Dean was the only candidate whose supporters referred to by his first name. He won support by denouncing political speak and instead, spoke his mind. But his nature was the bane of his success. He began to appear unpresidential. The forthright attitude precipitated unforced errors, the dreaded gaffes – and there were many of them.

There was the frenzied "I Have a Scream" speech after his loss in Iowa. He said America wasn't safer after the capture of Saddam Hussein. He admonished a Bush supporter, yelling at him to sit down. He said that he wanted to be the candidate "for guys with Confederate flags in their pickup trucks." His off-the-cuff opinions needed to be re-expressed, such as his dissing of the centrist politics of Democratic Don Bill Clinton, the former president.
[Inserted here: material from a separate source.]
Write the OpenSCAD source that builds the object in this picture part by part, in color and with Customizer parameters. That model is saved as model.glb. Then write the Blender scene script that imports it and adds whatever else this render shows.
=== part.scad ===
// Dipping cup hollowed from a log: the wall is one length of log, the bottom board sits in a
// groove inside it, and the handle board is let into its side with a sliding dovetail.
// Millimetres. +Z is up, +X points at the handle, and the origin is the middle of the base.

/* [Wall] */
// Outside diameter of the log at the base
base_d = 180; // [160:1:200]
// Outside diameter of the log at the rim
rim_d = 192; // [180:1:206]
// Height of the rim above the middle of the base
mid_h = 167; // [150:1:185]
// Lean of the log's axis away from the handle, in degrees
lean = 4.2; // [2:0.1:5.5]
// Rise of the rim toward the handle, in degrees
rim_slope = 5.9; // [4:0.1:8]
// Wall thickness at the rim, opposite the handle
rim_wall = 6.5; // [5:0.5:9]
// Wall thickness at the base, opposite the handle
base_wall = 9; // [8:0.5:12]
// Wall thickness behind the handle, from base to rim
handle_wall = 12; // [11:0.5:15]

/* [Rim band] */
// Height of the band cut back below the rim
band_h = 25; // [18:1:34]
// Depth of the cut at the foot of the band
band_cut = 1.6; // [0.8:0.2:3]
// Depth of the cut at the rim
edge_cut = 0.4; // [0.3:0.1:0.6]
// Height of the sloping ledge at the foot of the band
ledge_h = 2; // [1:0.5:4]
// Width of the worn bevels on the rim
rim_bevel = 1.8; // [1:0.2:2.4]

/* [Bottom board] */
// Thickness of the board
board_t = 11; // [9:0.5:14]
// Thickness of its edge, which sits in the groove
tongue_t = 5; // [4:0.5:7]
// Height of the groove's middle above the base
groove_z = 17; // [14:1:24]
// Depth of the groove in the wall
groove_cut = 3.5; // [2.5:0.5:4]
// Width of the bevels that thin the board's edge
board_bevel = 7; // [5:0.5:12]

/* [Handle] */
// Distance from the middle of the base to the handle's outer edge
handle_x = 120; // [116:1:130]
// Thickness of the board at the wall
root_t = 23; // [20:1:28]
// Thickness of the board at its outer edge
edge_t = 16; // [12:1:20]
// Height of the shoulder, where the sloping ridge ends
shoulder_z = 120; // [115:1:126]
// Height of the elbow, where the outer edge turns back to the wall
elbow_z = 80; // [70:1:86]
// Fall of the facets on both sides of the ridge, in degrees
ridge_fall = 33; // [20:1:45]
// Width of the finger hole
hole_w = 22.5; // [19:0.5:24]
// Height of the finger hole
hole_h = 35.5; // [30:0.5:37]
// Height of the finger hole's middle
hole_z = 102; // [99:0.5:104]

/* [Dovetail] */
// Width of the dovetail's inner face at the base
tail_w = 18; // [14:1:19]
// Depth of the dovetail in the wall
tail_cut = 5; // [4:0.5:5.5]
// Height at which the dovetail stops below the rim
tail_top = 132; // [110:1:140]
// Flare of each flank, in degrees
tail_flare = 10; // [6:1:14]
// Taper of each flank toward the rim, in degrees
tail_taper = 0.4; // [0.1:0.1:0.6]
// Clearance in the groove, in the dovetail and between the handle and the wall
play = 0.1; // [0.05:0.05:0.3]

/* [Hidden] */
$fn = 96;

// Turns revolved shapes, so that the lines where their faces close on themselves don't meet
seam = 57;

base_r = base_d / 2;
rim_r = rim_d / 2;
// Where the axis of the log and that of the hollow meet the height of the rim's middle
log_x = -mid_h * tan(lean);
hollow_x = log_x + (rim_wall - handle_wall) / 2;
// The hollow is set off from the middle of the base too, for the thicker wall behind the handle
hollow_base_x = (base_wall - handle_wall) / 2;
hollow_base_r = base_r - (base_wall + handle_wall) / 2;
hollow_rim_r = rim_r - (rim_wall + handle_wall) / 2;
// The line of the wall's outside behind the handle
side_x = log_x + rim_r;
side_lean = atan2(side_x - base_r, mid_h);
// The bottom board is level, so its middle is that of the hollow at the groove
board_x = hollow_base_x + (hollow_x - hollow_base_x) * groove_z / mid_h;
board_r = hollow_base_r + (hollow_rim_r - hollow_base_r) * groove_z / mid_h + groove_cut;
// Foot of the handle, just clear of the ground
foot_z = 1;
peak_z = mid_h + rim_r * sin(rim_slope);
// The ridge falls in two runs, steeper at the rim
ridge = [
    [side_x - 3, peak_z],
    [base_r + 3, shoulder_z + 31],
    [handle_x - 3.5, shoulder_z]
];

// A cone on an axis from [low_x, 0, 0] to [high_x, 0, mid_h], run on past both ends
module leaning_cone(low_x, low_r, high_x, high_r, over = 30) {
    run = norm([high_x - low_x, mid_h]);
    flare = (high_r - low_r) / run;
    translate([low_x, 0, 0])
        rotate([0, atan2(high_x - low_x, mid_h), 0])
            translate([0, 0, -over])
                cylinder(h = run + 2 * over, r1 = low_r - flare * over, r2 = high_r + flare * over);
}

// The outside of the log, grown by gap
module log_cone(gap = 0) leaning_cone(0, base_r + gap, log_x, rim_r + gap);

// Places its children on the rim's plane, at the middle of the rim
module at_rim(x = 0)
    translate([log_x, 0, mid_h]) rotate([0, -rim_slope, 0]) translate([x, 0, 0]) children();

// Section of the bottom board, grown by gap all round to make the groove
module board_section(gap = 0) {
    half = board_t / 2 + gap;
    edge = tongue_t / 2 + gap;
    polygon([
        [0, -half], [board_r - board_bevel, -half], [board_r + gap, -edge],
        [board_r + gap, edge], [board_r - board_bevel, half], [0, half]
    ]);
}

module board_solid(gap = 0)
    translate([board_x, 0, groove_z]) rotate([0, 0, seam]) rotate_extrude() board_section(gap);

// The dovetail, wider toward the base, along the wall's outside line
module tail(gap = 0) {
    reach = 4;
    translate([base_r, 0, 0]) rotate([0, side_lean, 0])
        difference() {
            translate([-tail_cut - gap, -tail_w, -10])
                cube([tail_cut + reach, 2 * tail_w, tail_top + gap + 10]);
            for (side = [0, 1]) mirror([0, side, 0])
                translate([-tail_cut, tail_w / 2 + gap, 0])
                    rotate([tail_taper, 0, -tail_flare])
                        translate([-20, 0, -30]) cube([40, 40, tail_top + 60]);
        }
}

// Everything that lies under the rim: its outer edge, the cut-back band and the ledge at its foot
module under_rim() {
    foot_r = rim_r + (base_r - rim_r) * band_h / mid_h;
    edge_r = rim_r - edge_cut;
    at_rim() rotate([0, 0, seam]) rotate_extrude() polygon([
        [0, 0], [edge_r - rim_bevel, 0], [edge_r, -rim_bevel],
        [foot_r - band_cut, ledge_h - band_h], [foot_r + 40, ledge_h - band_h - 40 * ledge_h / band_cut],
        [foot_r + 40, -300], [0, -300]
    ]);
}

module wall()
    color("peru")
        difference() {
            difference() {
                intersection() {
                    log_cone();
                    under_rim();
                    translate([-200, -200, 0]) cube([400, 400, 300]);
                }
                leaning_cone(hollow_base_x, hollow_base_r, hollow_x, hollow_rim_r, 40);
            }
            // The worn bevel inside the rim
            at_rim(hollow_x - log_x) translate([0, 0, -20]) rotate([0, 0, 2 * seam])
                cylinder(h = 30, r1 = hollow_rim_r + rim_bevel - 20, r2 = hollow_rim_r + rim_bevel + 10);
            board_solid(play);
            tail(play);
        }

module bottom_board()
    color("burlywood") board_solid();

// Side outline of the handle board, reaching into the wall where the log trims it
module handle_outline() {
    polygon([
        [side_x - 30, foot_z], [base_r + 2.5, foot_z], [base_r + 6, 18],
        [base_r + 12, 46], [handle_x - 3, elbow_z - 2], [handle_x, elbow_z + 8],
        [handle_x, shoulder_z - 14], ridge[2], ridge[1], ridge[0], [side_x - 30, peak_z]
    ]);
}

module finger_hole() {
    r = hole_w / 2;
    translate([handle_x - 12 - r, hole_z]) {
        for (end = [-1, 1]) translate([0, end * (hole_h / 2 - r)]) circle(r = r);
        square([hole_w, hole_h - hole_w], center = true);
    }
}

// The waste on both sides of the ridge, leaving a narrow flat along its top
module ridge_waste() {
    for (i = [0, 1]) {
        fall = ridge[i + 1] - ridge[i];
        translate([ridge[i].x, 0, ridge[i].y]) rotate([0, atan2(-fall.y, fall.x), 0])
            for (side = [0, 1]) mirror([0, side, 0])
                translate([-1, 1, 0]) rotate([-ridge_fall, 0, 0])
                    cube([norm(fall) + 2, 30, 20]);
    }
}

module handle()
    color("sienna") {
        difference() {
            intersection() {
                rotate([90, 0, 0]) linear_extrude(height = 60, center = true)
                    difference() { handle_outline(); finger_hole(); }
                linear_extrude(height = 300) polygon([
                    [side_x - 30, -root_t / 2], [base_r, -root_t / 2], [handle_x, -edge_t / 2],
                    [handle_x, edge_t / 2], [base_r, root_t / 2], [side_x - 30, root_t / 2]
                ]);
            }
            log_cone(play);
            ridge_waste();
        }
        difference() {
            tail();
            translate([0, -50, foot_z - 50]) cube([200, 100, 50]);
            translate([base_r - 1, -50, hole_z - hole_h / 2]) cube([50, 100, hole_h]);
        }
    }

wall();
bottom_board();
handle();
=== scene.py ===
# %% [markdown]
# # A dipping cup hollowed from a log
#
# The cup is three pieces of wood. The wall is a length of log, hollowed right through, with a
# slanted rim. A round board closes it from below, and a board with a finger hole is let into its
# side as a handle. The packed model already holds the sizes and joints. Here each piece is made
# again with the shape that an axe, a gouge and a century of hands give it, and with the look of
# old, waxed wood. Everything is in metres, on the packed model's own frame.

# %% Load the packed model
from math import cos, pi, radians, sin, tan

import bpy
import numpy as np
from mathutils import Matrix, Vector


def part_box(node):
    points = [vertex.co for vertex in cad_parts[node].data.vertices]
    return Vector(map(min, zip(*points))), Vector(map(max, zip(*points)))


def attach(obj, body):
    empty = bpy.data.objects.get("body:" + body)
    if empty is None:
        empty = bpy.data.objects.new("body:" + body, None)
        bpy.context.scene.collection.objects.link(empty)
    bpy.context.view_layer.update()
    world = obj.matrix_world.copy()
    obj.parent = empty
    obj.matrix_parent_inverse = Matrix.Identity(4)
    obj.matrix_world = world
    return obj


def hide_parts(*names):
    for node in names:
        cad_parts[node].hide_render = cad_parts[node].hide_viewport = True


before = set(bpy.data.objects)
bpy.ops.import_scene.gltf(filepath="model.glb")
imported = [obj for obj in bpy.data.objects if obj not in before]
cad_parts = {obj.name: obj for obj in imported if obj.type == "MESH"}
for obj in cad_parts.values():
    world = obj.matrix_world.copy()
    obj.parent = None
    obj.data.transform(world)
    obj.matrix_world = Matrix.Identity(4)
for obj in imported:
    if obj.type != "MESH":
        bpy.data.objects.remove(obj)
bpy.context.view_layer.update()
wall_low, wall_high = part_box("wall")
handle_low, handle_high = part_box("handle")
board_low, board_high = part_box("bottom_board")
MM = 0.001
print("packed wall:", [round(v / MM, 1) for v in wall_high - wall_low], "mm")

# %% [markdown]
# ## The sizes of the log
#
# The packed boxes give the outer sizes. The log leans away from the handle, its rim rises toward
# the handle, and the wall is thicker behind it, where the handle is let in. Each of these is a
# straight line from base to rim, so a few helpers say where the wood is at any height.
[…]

"If he had been more cautious, he wouldn't be the human being he is. But I guess one of the lessons learned is that when a campaign grows as rapidly as the Dean campaign grows the momentum can outstrip the infrastructure you put in place," said Grossman, who left the campaign Monday and caused a last minute deflation of Dean's already deeply waning effort in Wisconsin.

"But you never could have anticipated all that happened. We've never seen anything like this," Grossman continued. "He was a fresh face that energized millions of grassroots activists, giving them a sense that participatory politics matter and political fundraising will never be the same."